In some ways, Wuthnow said, the latest corruption scandal surrounding the two former defense ministers is “even worse for Xi” than the Xu and Guo cases a decade ago.
“Back then, we could say Xi was cleaning house,” he said, noting that Xu and Guo were appointed to the CMC under former leader Jiang Zemin. But both Wei and Li were promoted under Xi.
“The cases of Wei and Li show that Xi’s own vetting processes and vaunted anti-corruption campaign over the past decade have failed to prevent corruption at the top of the system,” Wuthnow said.
“I think this shows once again that Xi has lost confidence in his own appointees.”

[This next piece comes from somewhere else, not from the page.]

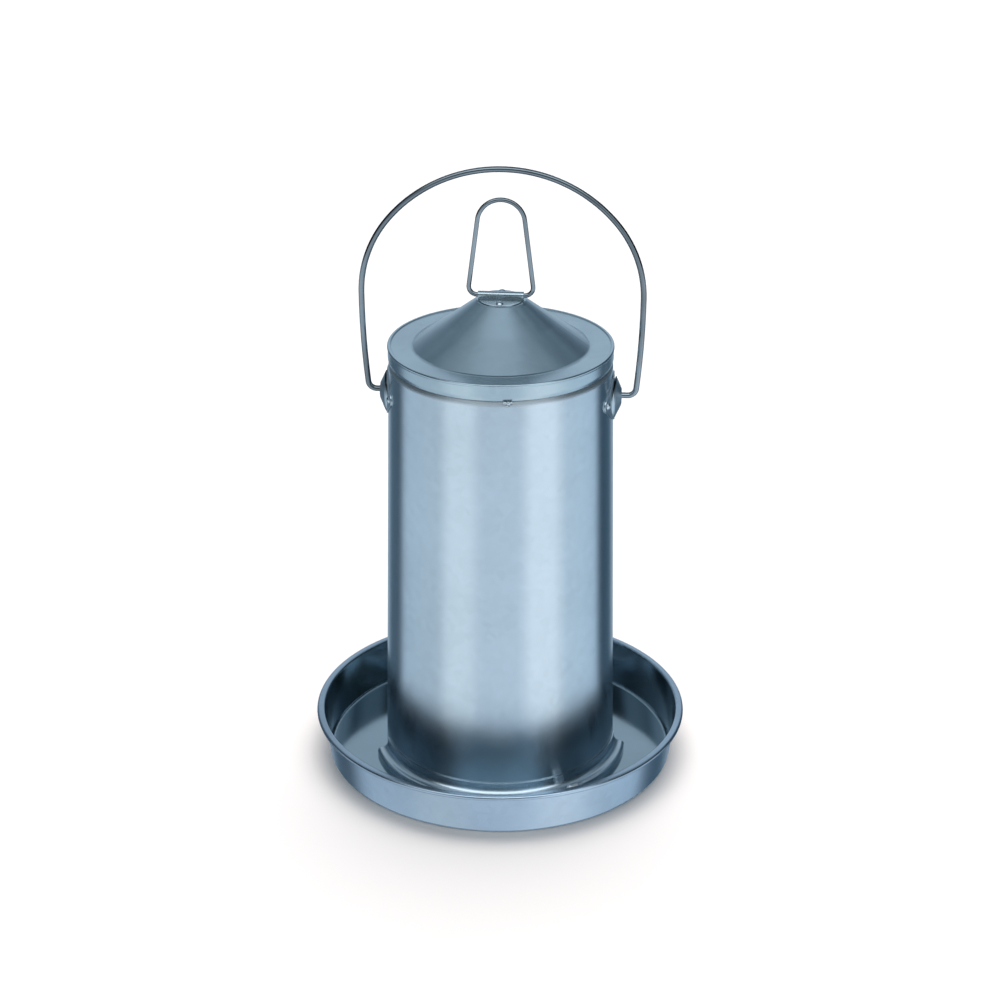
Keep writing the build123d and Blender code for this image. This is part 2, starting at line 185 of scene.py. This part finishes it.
def soldered_neck(t, place):
    """Where the neck's tone is painted: 1 on the cover's neck and shoulder, under the cap's skirt."""
    z = t.add("ShaderNodeSeparateXYZ", {"Vector": place}).outputs[2]
    return t.stretch(z, COVER_SHOULDER - 2 * MM, COVER_SHOULDER, 0, 1)


COVER_NECK_HEIGHT = 12.6 * MM
COVER_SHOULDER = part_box("cover_cylinder")[1].z - COVER_NECK_HEIGHT
SHEET = 0.8 * MM
PAN_RIM_REACH = 9.6 * MM
PAN_FOOT_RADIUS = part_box("pan")[1].x - PAN_RIM_REACH
PAN_WALL_LEAN = 0.132
# Painted shade inside the pan: a darker zinc on the floor and inner wall makes the hollow read dark. The
# zinc is also glossier there.
PAN_INSIDE_SHADE = (pan_inside_mask, (0.36, 0.45, 0.50), -0.14)
# Painted tone at the neck: a lighter zinc with a much rougher finish under the skirt turns the shoulder's
# bright reflected line into a soft mid-tone shade.
NECK_SHADE_TONE = (soldered_neck, (0.72, 0.76, 0.78), 0.45)
cover_steel = steel("cover_steel", (0.63, 0.71, 0.77), 0.21, wave=0.05, drift=0.05,
                    painted_shade=NECK_SHADE_TONE, rolled=0.9)
cap_steel = steel("cap_steel", (0.52, 0.62, 0.67), 0.24, wave=0.12, grain=0.08, grime=0.05)
strap_steel = steel("strap_steel", (0.52, 0.59, 0.63), 0.26, wave=0.2)
ear_steel = steel("ear_steel", (0.50, 0.58, 0.63), 0.36, wave=0.3)
pan_steel = steel("pan_steel", (0.46, 0.55, 0.64), 0.25, wave=0.3, grain=0.03, drift=0.18,
                  painted_shade=PAN_INSIDE_SHADE)
tank_steel = steel("tank_steel", (0.46, 0.50, 0.54), 0.36)
wire_steel = steel("wire_steel", (0.25, 0.28, 0.30), 0.06, wave=0.1, spangle=0.1, drift=0.5)
rivet_steel = steel("rivet_steel", (0.62, 0.69, 0.74), 0.27, wave=0.2)
solder_metal = steel("solder_metal", (0.74, 0.78, 0.80), 0.28, wave=0.6, grain=0.6)
stud_metal = steel("stud_metal", (0.66, 0.71, 0.74), 0.42, wave=0.4)
slot_material = {
    "cover_sheet": cover_steel, "pan_sheet": pan_steel, "tank_sheet": tank_steel,
    "wire": wire_steel, "rivet_metal": rivet_steel, "solder": solder_metal,
}
node_material = {
    "cap": cap_steel, "handle_strap": strap_steel, "ear_left": ear_steel, "ear_right": ear_steel,
    "locating_studs": stud_metal,
}
SHARP_ANGLE = math.radians(32)


def dress(obj, material):
    obj.data.materials.clear()
    obj.data.materials.append(material)


for entry in frame["record"]["subparts"]:
    obj = nodes[entry["node"]]
    dress(obj, node_material.get(entry["node"], slot_material[entry["material_slot"]]))
    for face in obj.data.polygons:
        face.use_smooth = True
    obj.data.set_sharp_from_angle(angle=SHARP_ANGLE)


# ------------------------------------------------------------------ pieces made here

def lump(mesh, centre, size, rng):
    """One frozen drop of solder: a squashed ball whose skin is pulled about."""
    made = bmesh.ops.create_icosphere(mesh, subdivisions=3, radius=1.0)
    pulls = []
    for _ in range(7):
        way = Vector((rng.gauss(0, 1), rng.gauss(0, 1), rng.gauss(0, 1))).normalized()
        pulls.append((way, rng.uniform(-0.22, 0.22)))
    for vert in made["verts"]:
        way = vert.co.normalized()
        swell = 1 + sum(amount * max(0.0, way.dot(pull)) ** 3 for pull, amount in pulls)
        vert.co = centre + Matrix.Diagonal(size) @ (way * swell)


def solder_tacks():
    """Small irregular lumps of solder that bridge the cap's skirt and the cover's wall."""
    rng = random.Random(11)
    low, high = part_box("cap_solder_tacks")
    tilt = math.radians(TACK_BEARING)
    reach = -low.y / math.cos(tilt) - TACK_SINK
    mesh = bmesh.new()
    for third in range(3):
        turn = tilt + third * TAU / 3
        frame_turn = Matrix.Rotation(turn, 3, "Z")
        for along, rise, wide, tall in TACK_LUMPS:
            start = len(mesh.verts)
            jog = rng.uniform(-0.4, 0.4) * MM
            centre = Vector((along * MM + jog, -reach, high.z + rise * MM))
            lump(mesh, centre, Vector((wide, 0.75, tall)) * MM, rng)
            mesh.verts.ensure_lookup_table()
            for vert in mesh.verts[start:]:
                vert.co = frame_turn @ vert.co
    data = bpy.data.meshes.new("solder_tack_lumps")
    mesh.to_mesh(data)
    mesh.free()
    for face in data.polygons:
        face.use_smooth = True
    made = bpy.data.objects.new("solder_tack_lumps", data)
    bpy.context.scene.collection.objects.link(made)
    dress(made, solder_metal)
    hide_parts("cap_solder_tacks")
    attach(made, "cover")


TACK_BEARING = 7.7
TACK_SINK = 0.8 * MM
TACK_LUMPS = [(-2.2, -0.9, 1.7, 1.0), (0.2, -1.5, 1.3, 1.3), (1.9, -0.8, 1.2, 0.8), (0.6, -4.1, 0.9, 0.8),
              (-0.9, -3.1, 0.8, 0.7)]
solder_tacks()


# ------------------------------------------------------------------ studio

# Each list goes once round the horizon: degrees from the front, and a colour. The low walls lie below
# the horizon, where upright metal looks, and the high walls above it, where level metal looks.
LOW_WALLS = [
    (-180, (0.48, 0.54, 0.60)),
    (-160, (0.42, 0.48, 0.54)),
    (-148, (0.10, 0.15, 0.19)),
    (-124, (0.09, 0.12, 0.15)),
    (-112, (0.60, 0.66, 0.72)),
    (-66, (0.70, 0.74, 0.78)),
    (-54, (0.98, 0.98, 0.98)),
    (-32, (0.98, 0.98, 0.98)),
    (-18, (0.80, 0.83, 0.88)),
    (18, (0.82, 0.85, 0.90)),
    (32, (1.08, 1.06, 1.06)),
    (56, (1.08, 1.06, 1.06)),
    (70, (0.78, 0.83, 0.88)),
    (110, (0.64, 0.72, 0.80)),
    (122, (0.06, 0.09, 0.12)),
    (146, (0.07, 0.12, 0.16)),
    (160, (0.42, 0.48, 0.54)),
    (180, (0.48, 0.54, 0.60)),
]
HIGH_WALLS = [
    (-180, (0.58, 0.63, 0.68)),
    (-164, (0.50, 0.56, 0.62)),
    (-150, (0.22, 0.26, 0.30)),
    (-130, (0.10, 0.13, 0.15)),
    (-100, (0.03, 0.04, 0.05)),
    (-60, (0.02, 0.03, 0.03)),
    (-50, (0.60, 0.63, 0.67)),
    (-34, (0.60, 0.63, 0.67)),
    (-22, (0.13, 0.15, 0.15)),
    (20, (0.15, 0.17, 0.17)),
    (32, (0.95, 0.99, 1.03)),
    (52, (0.95, 0.99, 1.03)),
    (64, (0.02, 0.03, 0.03)),
    (110, (0.02, 0.03, 0.03)),
    (135, (0.04, 0.06, 0.08)),
    (152, (0.16, 0.20, 0.24)),
    (164, (0.50, 0.56, 0.62)),
    (180, (0.58, 0.63, 0.68)),
]
# What the flanks of the cap's cone look at
CONE_SKY = [
    (-180, (0.40, 0.44, 0.48)),
    (-146, (0.36, 0.41, 0.45)),
    (-131, (0.17, 0.21, 0.24)),
    (-118, (0.24, 0.28, 0.31)),
    (114, (0.22, 0.26, 0.29)),
    (128, (0.10, 0.13, 0.16)),
    (142, (0.32, 0.37, 0.41)),
    (180, (0.40, 0.44, 0.48)),
]
# From left to right across the ceiling
CEILING = [
    (0.0, (0.38, 0.42, 0.45)),
    (0.4, (0.48, 0.52, 0.56)),
    (0.65, (0.48, 0.52, 0.56)),
    (1.0, (0.30, 0.34, 0.38)),
]
STUDIO_TURN = math.radians(4.1)
BACK_GLOW = 0.5
GAP_TONE = (0.06, 0.08, 0.10, 1)
KEY_LIGHT = (1.7, 1.7, 1.7, 1)
WORLD_TINT = (0.88, 0.99, 1.07, 1)
WHITE = (1.0, 1.0, 1.0, 1)


def round_the_horizon(stops):
    return [(0.5 + degrees / 360, colour) for degrees, colour in stops]


def studio_world():
    """A room of soft cards, worked out from the direction of the ray and nothing else."""
    world = bpy.data.worlds.new("studio")
    world.use_nodes = True
    world.node_tree.nodes.clear()
    t = Tree(world.node_tree)
    ray = t.add("ShaderNodeTexCoord").outputs["Generated"]
    x, y, z = t.add("ShaderNodeSeparateXYZ", {"Vector": ray}).outputs
    turn = t.math("ARCTAN2", x, t.math("MULTIPLY", y, -1.0))
    around = t.math("ADD", t.math("DIVIDE", t.math("SUBTRACT", turn, STUDIO_TURN), TAU), 0.5)
    around = t.math("FRACT", t.math("ADD", around, 1.0))

    low_walls = t.ramp(around, round_the_horizon(LOW_WALLS))
    high_walls = t.ramp(around, round_the_horizon(HIGH_WALLS))
    walls = t.mix(t.stretch(z, -0.20, 0.0, 0, 1), low_walls, high_walls)

    # A glowing panel high at the back, and the cone's sky on both sides of it
    middle = t.stretch(t.math("ABSOLUTE", x), 0.30, 0.42, 1, 0)
    back_glow = t.product(t.stretch(y, 0.30, 0.55, 0, 1), middle, t.stretch(z, 0.44, 0.54, 0, 1),
                          t.stretch(z, 0.72, 0.80, 1, 0), BACK_GLOW)
    walls = t.mix(back_glow, walls, WHITE)
    behind_above = t.product(t.stretch(y, 0.06, 0.20, 0, 1), t.stretch(z, 0.46, 0.56, 0, 1))
    walls = t.mix(behind_above, walls, t.ramp(around, round_the_horizon(CONE_SKY)))

    # The ceiling, a dark gap behind it, and the key light in front of it
    ceiling = t.ramp(t.stretch(x, -0.6, 0.6, 0, 1), CEILING)
    colour = t.mix(t.stretch(z, 0.66, 0.92, 0, 1), walls, ceiling)
    back_gap = t.product(t.stretch(y, 0.10, 0.22, 0, 1), middle, t.stretch(z, 0.78, 0.84, 0, 1))
    colour = t.mix(back_gap, colour, GAP_TONE)
    key = t.product(t.stretch(y, -0.22, -0.30, 0, 1), t.stretch(z, 0.60, 0.68, 0, 1),
                    t.stretch(z, 0.94, 0.96, 1, 0))
    colour = t.mix(key, colour, KEY_LIGHT)

    colour = t.mix(1.0, colour, WORLD_TINT, "MULTIPLY")
    light = t.add("ShaderNodeBackground", {"Color": colour, "Strength": 1.0})
    out = t.add("ShaderNodeOutputWorld")
    world.node_tree.links.new(light.outputs[0], out.inputs[0])
    bpy.context.scene.world = world


FLOOR_REACH = 6.0
FLOOR_DROP = 0.2 * MM
FLOOR_COLOUR = (0.79, 0.725, 0.69, 1)


def studio_floor():
    """A matt sheet that takes the shadow. The metal doesn't mirror it."""
    paint = bpy.data.materials.new("floor_paint")
    paint.use_nodes = True
    shader = paint.node_tree.nodes["Principled BSDF"]
    shader.inputs["Base Color"].default_value = FLOOR_COLOUR
    shader.inputs["Roughness"].default_value = 0.95
    shader.inputs["Specular IOR Level"].default_value = 0.0
    corners = [(-1, -1), (1, -1), (1, 1), (-1, 1)]
    mesh = bpy.data.meshes.new("floor")
    mesh.from_pydata([(x * FLOOR_REACH, y * FLOOR_REACH, 0) for x, y in corners], [], [(0, 1, 2, 3)])
    mesh.materials.append(paint)
    floor = bpy.data.objects.new("floor", mesh)
    bpy.context.scene.collection.objects.link(floor)
    floor.location.z = -FLOOR_DROP
    floor.visible_glossy = False


def soft_sun():
    """A wide sun from a little behind, so the soft shadow falls in front."""
    data = bpy.data.lights.new("soft_sun", "SUN")
    data.energy = 3.35
    data.angle = math.radians(54)
    sun = bpy.data.objects.new("soft_sun", data)
    sun.rotation_euler = (math.radians(-19), math.radians(2), 0)
    sun.visible_glossy = False
    bpy.context.scene.collection.objects.link(sun)


studio_world()
studio_floor()
soft_sun()

# ------------------------------------------------------------------ camera

CAMERA_BEARING = math.radians(4.1)
CAMERA_ELEVATION = math.radians(24.606)
CAMERA_DISTANCE = 1.7456
AIM_HEIGHT = 0.2038
AIM_SIDE = -0.000737
CAMERA_ROLL = 0.00172
LENS = 86.0
SENSOR = 36.0

forward = Vector((-math.sin(CAMERA_BEARING) * math.cos(CAMERA_ELEVATION),
                  math.cos(CAMERA_BEARING) * math.cos(CAMERA_ELEVATION),
                  -math.sin(CAMERA_ELEVATION)))
right = Vector((math.cos(CAMERA_BEARING), math.sin(CAMERA_BEARING), 0))
up = right.cross(forward)
place = Vector((0, 0, AIM_HEIGHT)) + right * AIM_SIDE - forward * CAMERA_DISTANCE
camera_data = bpy.data.cameras.new("camera")
camera_data.lens = LENS
camera_data.sensor_width = SENSOR
camera_data.clip_start = 0.05
camera_data.clip_end = 50
camera = bpy.data.objects.new("camera", camera_data)
axes = Matrix((right, up, -forward)).transposed().to_4x4()
camera.matrix_world = Matrix.Translation(place) @ axes @ Matrix.Rotation(CAMERA_ROLL, 4, "Z")
bpy.context.scene.collection.objects.link(camera)
bpy.context.scene.camera = camera
bpy.context.scene.view_settings.view_transform = "Standard"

Wei was promoted to the rank of general just over a week after Xi took over the party leadership. Li was promoted to lieutenant general and then again to general within just three years.
The Politburo announcements state that Li and Guo’s actions “betrayed the trust and responsibility” bestowed upon them by the party’s top leadership and the military. Li “betrayed the party’s founding aspirations and principles” and Wei was accused of “collapse of faith and loss of loyalty,” according to CCTV.
“Xi must feel personally betrayed by this high-level corruption,” wrote Bill Bishop, a China watcher and author of the newsletter Sinocism.
But Xi remains determined to root out corruption and disloyalty. Last month, he summoned top military officials to a political work conference in Yan’an, a sacred site of the Chinese communist revolution in the party’s history, calling for deepening political rectification in the PLA.
“The barrel of the gun must always be in the hands of those who are loyal and trustworthy to the party,” Xi told PLA elites. “Rigor is clearly necessary to…achieve combat effectiveness. There should be no place in the military for corrupt elements to hide.”
Char, the PLA observer in Singapore, said that in the long run, Xi’s cleansing of the military and its procurement system bodes well for China’s combat capabilities.
“Problems are being fixed as and when, and there will always be an ongoing review on how Xi Jinping can truly accelerate the PLA to realize his dream of modernizing the PLA by 2035.”